You thought you were being incredibly lean and scrappy. You went on a budget gig site, paid $50 (about 190,000 UGX) for a logo, and slapped it on a generic template. You saved money. But what did it actually cost you?

Trust is Visual

In B2B sales, your brand identity is your suit. If you walk into a boardroom in a poorly tailored, wrinkled suit, nobody is going to listen to your financial projections. The same applies to your website and sales collateral.

Enterprise clients are looking for reasons to say no. They want to mitigate risk. When your website looks cheap, it signals that your infrastructure is cheap, your security is cheap, and your support will be cheap.

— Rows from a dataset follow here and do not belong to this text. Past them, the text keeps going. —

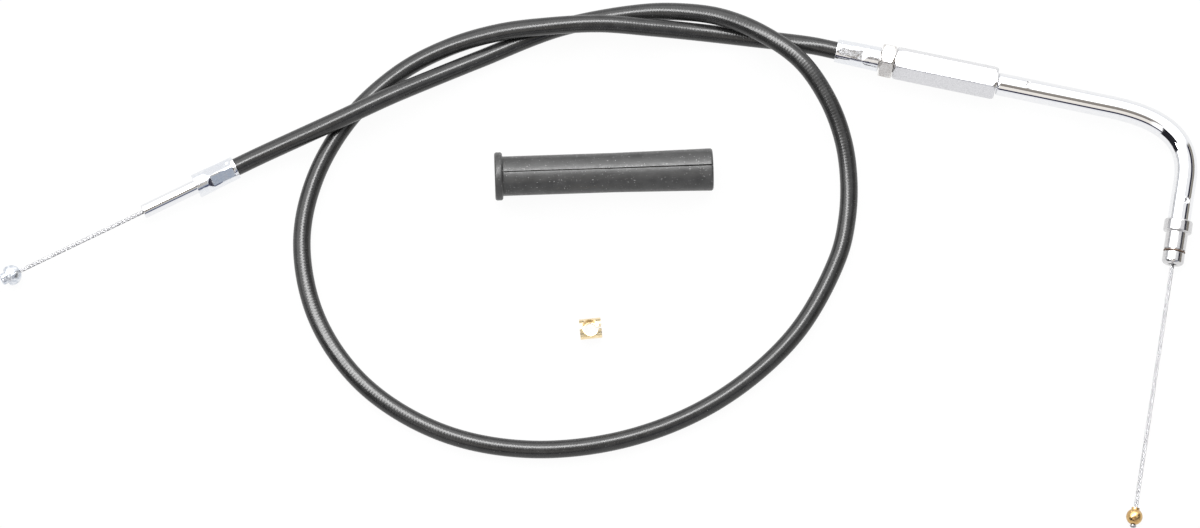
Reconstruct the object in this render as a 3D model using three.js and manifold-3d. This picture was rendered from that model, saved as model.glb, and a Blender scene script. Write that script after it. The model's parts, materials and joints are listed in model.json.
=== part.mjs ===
// A motorcycle throttle cable laid out with its loose boot and brass barrel.
// A sheathed housing carries one stranded wire from a carburettor end, through a hex
// adjuster and a chromed elbow that swivels in it, to a brass ball for the throttle grip.
// Units are millimetres, +Z is up and the surface that the cable lies on is z = 0.
// The origin is under the middle of the fittings.

import * as THREE from "three";
import { mergeVertices } from "three/addons/utils/BufferGeometryUtils.js";
import Module from "manifold-3d";

const wasm = await Module();
wasm.setup();

// ---------------------------------------------------------------- driving dimensions

const GAP = 0.3;                      // clearance between pieces that touch
const TURNED_SIDES = 20;              // facets round a turned piece
const SMALL_SIDES = 16;               // facets round a small turned piece

// the layers of the cable, as radii
const JACKET_R = 3.5;
const JACKET_BORE_R = 2.95;
const CONDUIT_R = 2.6;
const CONDUIT_BORE_R = 1.9;
const LINER_R = 1.5;
const LINER_BORE_R = 1.12;
const WIRE_R = 0.8;
const JACKET_SIDES = 10;
const LAYER_SIDES = 8;
const CABLE_STEPS = 54;

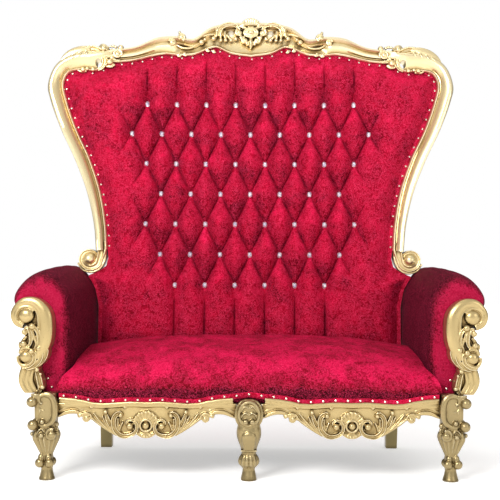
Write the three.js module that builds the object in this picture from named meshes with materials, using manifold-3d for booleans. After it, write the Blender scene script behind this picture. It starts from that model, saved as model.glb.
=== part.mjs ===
// A two-seat high-back throne: a carved and gilded wooden frame with a buttoned back,
// a crowned seat and rolled arms. Millimetres, +Z up, the front faces -Y, the floor is z = 0.
// Every carving is drawn on a panel: u to the right, v up, d out of the face.
import * as THREE from "three";
import { mergeVertices } from "three/addons/utils/BufferGeometryUtils.js";
import Module from "manifold-3d";

const wasm = await Module();
wasm.setup();

// ---- Driving sizes -------------------------------------------------------------------
const SEAT_HALF = 640; // centre to the inner face of an arm
const RAIL_TOP = 272; // top of the seat rails, which the upholstery stands on
const LEG_X = 712; // centre of a corner leg
const LEG_TOP = 306; // top of a front leg's knee block
const RAIL_DEPTH = 35; // thickness of a front rail
const RAIL_CENTRE = 362; // middle of a front rail, under its shell
const RAIL_ENDS = [57, 685]; // where a front rail meets the middle and corner legs
const BACK_LEG = { x: 602, top: 636, foot: 662, size: 52, footSize: 46 };
const ARM_FRONT = 30; // front end of the upholstered arms, which the facings cover
const ARM_REAR = 696; // rear end of the arms
const SEAT_REAR = 575; // rear end of the seat upholstery
const BACK_Y = 660; // the back's plane at the middle, at seat height
const BACK_SEAT_Z = 450;
const BACK_LEAN = 0.1; // how far the back's plane goes back for each unit of height
const BACK_WRAP = 60; // how far its sides come forward at WING_X
const WING_X = 860; // half width over the shoulders
const PAD_FOOT = 430; // where the inside back goes down behind the seat
const PAD_BACK = -5; // where the inside back's pad ends and the outside back begins
const PANEL_BACK = -40; // rear face of the outside back
const FRAME_BACK = -35; // rear face of the back frame
const CARVING_BACK = -28; // how far back its carvings reach
const BUTTON_PITCH = 127; // between buttons of one row
const ROW_PITCH = 130; // between rows
const TOP_ROW_Z = 1466;
const ROW_COUNTS = [8, 9, 8, 7, 8, 7, 6]; // buttons in each row, from the top
const GAP = 0.4; // left between pieces that touch

// ---- Finishes --------------------------------------------------------------------------
const gilding = new THREE.MeshStandardMaterial({ color: 0xcfae68, roughness: 0.38, metalness: 0.85 });
const velvet = new THREE.MeshStandardMaterial({ color: 0xb00b2e, roughness: 0.75, metalness: 0 });
const dustCloth = new THREE.MeshStandardMaterial({ color: 0x161313, roughness: 0.95, metalness: 0 });

// ---- Solids ----------------------------------------------------------------------------
function solidOf(geometry) {
  const bare = new THREE.BufferGeometry();
  bare.setAttribute("position", geometry.getAttribute("position"));
  if (geometry.index) bare.setIndex(geometry.index);
  const merged = mergeVertices(bare, 1e-3);
  const vertProperties = new Float32Array(merged.attributes.position.array);
  const triVerts = new Uint32Array(merged.index.array);
  return new wasm.Manifold(new wasm.Mesh({ numProp: 3, vertProperties, triVerts }));
}

function geometryOf(solid) {
  const { numProp, vertProperties, triVerts, numVert } = solid.getMesh();
  const position = new Float32Array(numVert * 3);
  for (let i = 0; i < numVert; i++) {
    position.set(vertProperties.subarray(i * numProp, i * numProp + 3), i * 3);
  }
  const geometry = new THREE.BufferGeometry();
  geometry.setAttribute("position", new THREE.BufferAttribute(position, 3));
  geometry.setIndex(new THREE.BufferAttribute(new Uint32Array(triVerts), 1));
  return geometry;
}

const joined = (geometries) => geometries.map(solidOf).reduce((whole, solid) => whole.add(solid));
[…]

They won't tell you your design is bad; they will just quietly choose your competitor who looks like they plan to stay in business for the next decade.

The "Frankenstein" Brand

Cheap design is never a one-time cost. Because the initial foundation is weak, every subsequent marketing asset becomes a nightmare to produce.

Your social media manager starts inventing new brand colors because the original ones don't work on Instagram. Your sales team starts using different fonts in their PDFs. Suddenly, you have a "Frankenstein" brand. Fixing this mess requires a complete audit, a massive redesign, and retraining your entire staff. That $50 logo just cost you tens of thousands of dollars in operational friction.

Branding as a Moat

In a crowded market where software features can be cloned in a weekend, your brand is the only defensible moat you have. Good design isn't an expense; it's undeniable proof to enterprise clients that you belong in the room. Stop treating it like a cost center and start treating it as a high-return investment.